* Given problem:
Identify and reproduce every line holding the string "scene".

* Dataset excerpt:

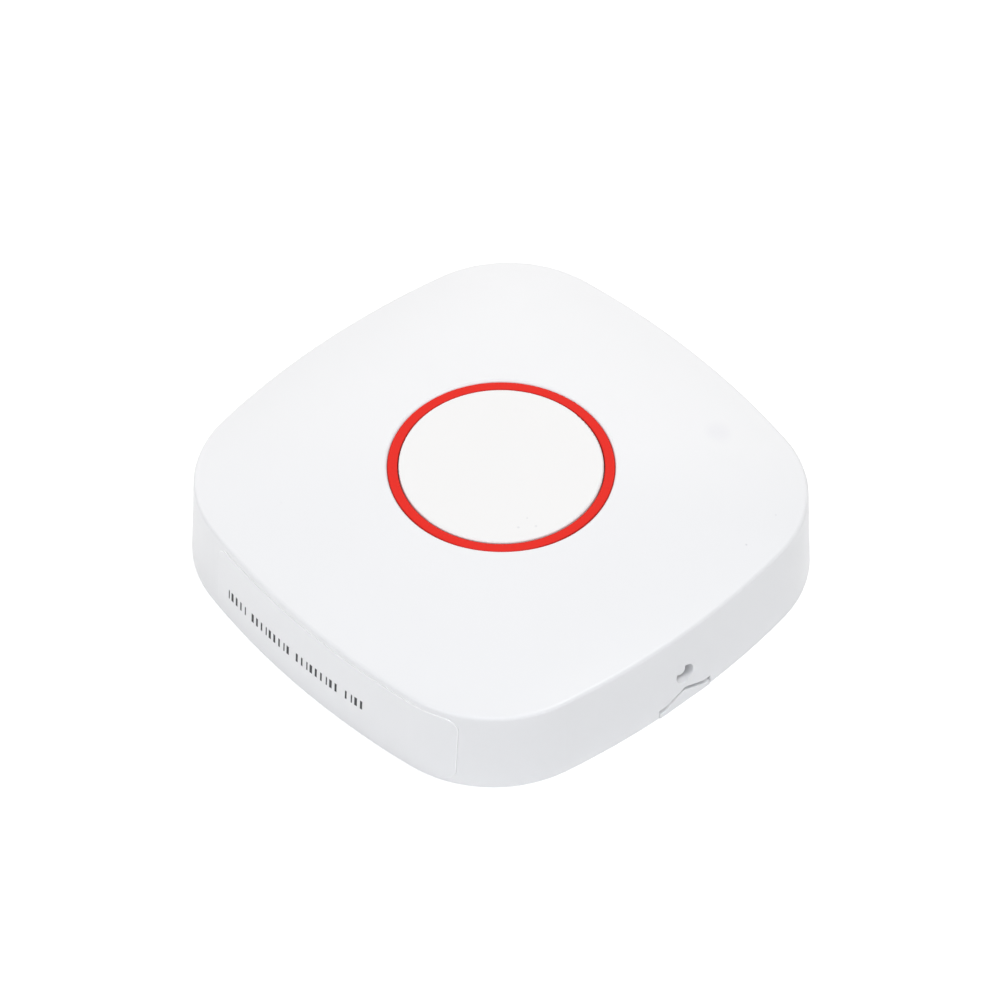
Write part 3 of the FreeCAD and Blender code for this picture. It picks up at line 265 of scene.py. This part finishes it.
def ring_plastic():
    """Red satin plastic: speckled by its grain, with painted shade that darkens its rounded edges."""
    colour = srgb(239, 38, 26)
    shader = Shader("ring_plastic")
    grain = shader.noise(2600, 3)
    tone = shader.blend(grain, darker(colour, 0.14), colour)
    off_middle = shader.maths("ABSOLUTE", shader.maths("SUBTRACT", shader.off_axis(), RING_MIDDLE))
    # Painted shade: the colour darkens towards the ring's rounded edges
    painted_edge_shade = shader.spread(off_middle, 0.0, 0.6, RING_HALF_FACE - RING_SHADED_EDGE, RING_HALF_FACE)
    tone = shader.blend(painted_edge_shade, tone, darker(colour, 0.7))
    shader.surface_feed(Base_Color=tone, Specular_IOR_Level=0.2,
                        Roughness=shader.spread(grain, 0.42, 0.58))
    shader.bump(grain, 0.012 * MM)
    return shader


def metal(name, colour, roughness, turned=False):
    """Bare metal with drawn lines along one way, or turned rings round the upright axis."""
    shader = Shader(name)
    if turned:
        wave = {"Vector": shader.place(), "Scale": 900.0, "Distortion": 1.5, "Detail": 2.0}
        lines = shader.add("ShaderNodeTexWave", wave, wave_type="RINGS",
                           rings_direction="Z").outputs["Fac"]
    else:
        drawn = shader.add("ShaderNodeMapping", {"Vector": shader.place(), "Scale": (1.0, 12.0, 1.0)})
        lines = shader.noise(700, 3, vector=drawn.outputs["Vector"])
    shader.surface_feed(Metallic=1.0, Base_Color=shader.blend(lines, darker(colour, 0.2), colour),
                        Roughness=shader.spread(lines, roughness, roughness + 0.15))
    shader.bump(lines, 0.006 * MM)
    return shader


def board_mask():
    """Green solder mask over thin traces, with plated holes."""
    shader = Shader("board_mask")
    green = srgb(22, 88, 46)
    traces = shader.add("ShaderNodeTexBrick", {
        "Vector": shader.place(), "Color1": green, "Color2": darker(green, 0.12),
        "Mortar": srgb(48, 128, 72), "Scale": 420.0, "Mortar Size": 0.09, "Bias": 0.2})
    cells = shader.add("ShaderNodeTexVoronoi", {"Vector": shader.place(), "Scale": 240.0})
    hole = shader.spread(cells.outputs["Distance"], 1.0, 0.0, 0.10, 0.13)
    tone = shader.blend(hole, traces.outputs["Color"], srgb(206, 176, 96))
    shader.surface_feed(Base_Color=tone, Roughness=shader.spread(shader.noise(300), 0.28, 0.4))
    shader.bump(traces.outputs["Fac"], 0.03 * MM)
    return shader


def clear_plastic():
    """Clear plastic with a faint haze."""
    shader = Shader("clear_plastic")
    haze = shader.noise(600)
    shader.surface_feed(Base_Color=shader.blend(haze, srgb(226, 232, 236), srgb(242, 246, 248)),
                        Roughness=shader.spread(haze, 0.08, 0.2), Transmission_Weight=0.85,
                        IOR=1.49)
    shader.bump(haze, 0.004 * MM)
    return shader


def film_edge_glint():
    """Clear film cut through: glossier than the label's face, with a painted glint from its lighter
    colour and a touch of metal.
    """
    shader = Shader("film_edge_glint")
    cut = shader.noise(1800)
    # Painted highlight: the lighter colour and a touch of metal make the cut edge glint
    shader.surface_feed(Base_Color=shader.blend(cut, srgb(244, 244, 245), srgb(252, 252, 252)),
                        Metallic=0.25, Roughness=shader.spread(cut, 0.25, 0.35))
    shader.bump(cut, 0.001 * MM)
    return shader


def label_ink():
    """Dry black ink, laid on unevenly."""
    shader = Shader("label_ink")
    ink = shader.noise(5200, 3)
    shader.surface_feed(Base_Color=shader.blend(ink, srgb(26, 26, 29), srgb(46, 46, 49)),
                        Roughness=shader.spread(ink, 0.5, 0.7))
    shader.bump(ink, 0.003 * MM)
    return shader


# Faces of the solids, found by rays

def ray_target(node):
    return BVHTree.FromObject(NODES[node], bpy.context.evaluated_depsgraph_get())


def top_caster(node):
    """A function that gives the place on a solid's upper face at x and y."""
    target = ray_target(node)
    return lambda x, y: target.ray_cast(Vector((x, y, 1.0)), Vector((0, 0, -1)))[0]


def side_caster(node):
    """A function that gives the place on a solid's -Y face at x and z."""
    target = ray_target(node)
    return lambda x, z: target.ray_cast(Vector((x, -1.0, z)), Vector((0, 1, 0)))[0]


def dress(shader, *nodes):
    """Gives solids of the frame their finish."""
    for node in nodes:
        mesh = NODES[node].data
        mesh.materials.clear()
        mesh.materials.append(shader.material)


def dress_outside():
    """The pieces that show: case, button, ring and label."""
    dirt = srgb(196, 197, 202)
    glow = srgb(229, 228, 234)
    on_case = top_caster("front_cover")
    on_button = top_caster("button_cap")
    case_spots = [(on_case(x, y), LIGHT_RADIUS, glow, LIGHT_STRENGTH) for x, y in LIGHT_SPOTS]
    case_spots += [(on_case(x, y), radius, dirt, strength) for x, y, radius, strength in CASE_SPECKS]
    button_spots = [(on_button(x, y), radius, dirt, strength) for x, y, radius, strength in BUTTON_SPECKS]
    dress(plastic("case_plastic", srgb(243, 243, 244), 0.38, 0.18 * MM, 0.004 * MM,
                  shade=0.015, spots=case_spots), "front_cover", "rear_cover")
    dress(plastic("button_plastic", srgb(245, 244, 243), 0.45, 0.12 * MM, 0.004 * MM,
                  shade=0.01, spots=button_spots), "button_cap")
    dress(ring_plastic(), "button_ring")
    dress(plastic("label_film", srgb(244, 244, 245), 0.32, 0.4 * MM, 0.003 * MM, shade=0.012),
          "side_label")


def dress_inside():
    """The pieces between the two covers."""
    dress(board_mask(), "main_board")
    dress(plastic("dark_plastic", srgb(34, 34, 36), 0.5, 0.15 * MM, 0.008 * MM, shade=0.2),
          "switch_body", "switch_plunger", "battery_holder")
    dress(plastic("chip_resin", srgb(26, 26, 28), 0.6, 0.08 * MM, 0.006 * MM, shade=0.3), "processor")
    dress(plastic("chip_ceramic", srgb(152, 122, 88), 0.55, 0.2 * MM, 0.006 * MM, shade=0.2),
          "capacitors")
    dress(metal("cell_steel", srgb(198, 199, 201), 0.2, turned=True), "coin_cell", "snap_dome")
    dress(metal("sheet_steel", srgb(186, 188, 192), 0.28), "board_screws", "switch_frame",
          "switch_terminals", "positive_contact", "negative_contact", "radio_can", "crystal")
    dress(metal("antenna_brass", srgb(214, 170, 92), 0.3), "antenna")
    dress(clear_plastic(), "light_pipe")
    dress(plastic("lamp_resin", srgb(240, 232, 196), 0.3, 0.2 * MM, 0.002 * MM), "status_led")


# Print and edge of the label

def skin_faces(first, sections, sides, joined):
    """Faces round a row of sections, numbered from first: joined in a ring or closed at its ends."""
    faces = []
    for section in range(sections if joined else sections - 1):
        here = first + section * sides
        then = first + (section + 1) % sections * sides
        for side in range(sides):
            after = (side + 1) % sides
            faces.append((here + side, here + after, then + after, then + side))
    if not joined:
        last = first + (sections - 1) * sides
        faces.append(tuple(range(first + sides - 1, first - 1, -1)))
        faces.append(tuple(range(last, last + sides)))
    return faces


def add_piece(name, points, faces, shader):
    """A closed piece of the label, made from points and faces."""
    mesh = bpy.data.meshes.new(name)
    mesh.from_pydata(points, [], faces)
    mesh.validate()
    mesh.materials.append(shader.material)
    piece = add_object(name, mesh)
    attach(piece, "case")
    return piece


def bars():
    """Start and end of each upright bar along the label."""
    spans = []
    start = PRINT_LEFT
    while start < PRINT_RIGHT:
        step = len(spans)
        end = start + BAR_WIDTHS[step % len(BAR_WIDTHS)] * MM
        spans.append((start, end))
        start = end + BAR_GAPS[step % len(BAR_GAPS)] * MM
        if step % GROUP_SIZE == GROUP_END:
            start += GROUP_GAP * MM
    return spans


def make_label_print():
    """Thin closed bars that follow the label's face."""
    at_face = side_caster("side_label")
    proud = Vector((0, -PRINT_PROUD, 0))
    root = Vector((0, PRINT_ROOT, 0))
    points = []
    faces = []
    for left, right in bars():
        faces += skin_faces(len(points), PRINT_SECTIONS, 4, joined=False)
        for section in range(PRINT_SECTIONS):
            up = PRINT_HEIGHT * section / (PRINT_SECTIONS - 1)
            at_left, at_right = (
                at_face(x, PRINT_BOTTOM + PRINT_RISE * (x - PRINT_LEFT) + up) for x in (left, right))
            points += (at_left + proud, at_right + proud, at_right + root, at_left + root)
    add_piece("label_print", points, faces, label_ink())


def label_outline():
    """Stations round the label in even steps: each its x, its z and the direction outward."""
    low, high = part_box("side_label")
    left, right = low.x + LABEL_CORNER, high.x - LABEL_CORNER
    bottom, top = low.z + LABEL_CORNER, high.z - LABEL_CORNER
    arcs = []
    for turn, (x, z) in enumerate(((right, top), (left, top), (left, bottom), (right, bottom))):
        for part in range(CORNER_STEPS + 1):
            angle = math.radians(90 * (turn + part / CORNER_STEPS))
            out = (math.cos(angle), math.sin(angle))
            arcs.append((x + LABEL_CORNER * out[0], z + LABEL_CORNER * out[1], out))
    stations = []
    for (x, z, out), (next_x, next_z, _) in zip(arcs, arcs[1:] + arcs[:1]):
        steps = max(1, round(math.dist((x, z), (next_x, next_z)) / EDGE_STEP))
        for step in range(steps):
            share = step / steps
            stations.append((x + (next_x - x) * share, z + (next_z - z) * share, out))
    return stations


def make_label_edge():
    """A thin closed rim that runs round the label and slopes from its face down to the wall."""
    at_face = side_caster("side_label")
    stations = label_outline()
    points = []
    for x, z, (out_x, out_z) in stations:
        y = at_face(x - EDGE_INSET * out_x, z - EDGE_INSET * out_z).y
        for out, depth in EDGE_SECTION:
            points.append((x + out * MM * out_x, y + depth * MM, z + out * MM * out_z))
    faces = skin_faces(0, len(stations), len(EDGE_SECTION), joined=True)
    # The rim's finish paints a glint along the label's edge
    add_piece("label_edge", points, faces, film_edge_glint()).data.shade_smooth()


# Floor, world and lamps

def make_floor():
    """A plain floor that shows white and keeps the object's shadow."""
    half = FLOOR_SIZE / 2
    corners = ((-half, -half), (half, -half), (half, half), (-half, half))
    mesh = bpy.data.meshes.new("floor")
    mesh.from_pydata([(x, y, FLOOR_HEIGHT) for x, y in corners], [], [(0, 1, 2, 3)])
    floor = add_object("floor", mesh)
    shader = Shader("floor_paint")
    shader.tree.nodes.remove(shader.surface)
    shade = (FLOOR_SHADE, FLOOR_SHADE, FLOOR_SHADE, 1)
    diffuse = shader.add("ShaderNodeBsdfDiffuse", {"Color": shade}).outputs[0]
    glow = shader.add("ShaderNodeEmission", {"Strength": FLOOR_GLOW}).outputs[0]
    both = shader.add("ShaderNodeAddShader", {0: diffuse, 1: glow}).outputs[0]
    pick = shader.add("ShaderNodeMixShader", {0: shader.seen_directly(), 1: diffuse, 2: both})
    shader.feed(shader.tree.nodes["Material Output"].inputs["Surface"], pick.outputs[0])
    mesh.materials.append(shader.material)


def make_world():
    """A dim white world, which the camera and reflections see as plain white."""
    world = bpy.data.worlds.new("studio")
    bpy.context.scene.world = world
    studio = NodeTree(world)
    background = studio.tree.nodes["Background"]
    studio.feed(background.inputs["Color"], (1, 1, 1, 1))
    studio.feed(background.inputs["Strength"],
                studio.spread(studio.seen_directly(), WORLD_STRENGTH, 1.0))


def make_lamps():
    """Round soft lamps that point at the object."""
    for name, direction, width, watts, colour in LAMPS:
        data = bpy.data.lights.new(name, "AREA")
        data.shape = "DISK"
        data.size = width
        data.energy = watts
        data.color = colour
        lamp = add_object(name, data)
        lamp.location = Vector(direction).normalized() * LAMP_DISTANCE
        lamp.rotation_mode = "QUATERNION"
        lamp.rotation_quaternion = lamp.location.to_track_quat("Z", "Y")


make_camera()
dress_outside()
dress_inside()
make_label_print()
make_label_edge()
make_floor()
make_world()
make_lamps()
bpy.context.scene.view_settings.view_transform = "Standard"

* Completed exercise:
Write part 3 of the FreeCAD and Blender code for this picture. It picks up at line 265 of scene.py. This part finishes it.
    bpy.context.scene.world = world
bpy.context.scene.view_settings.view_transform = "Standard"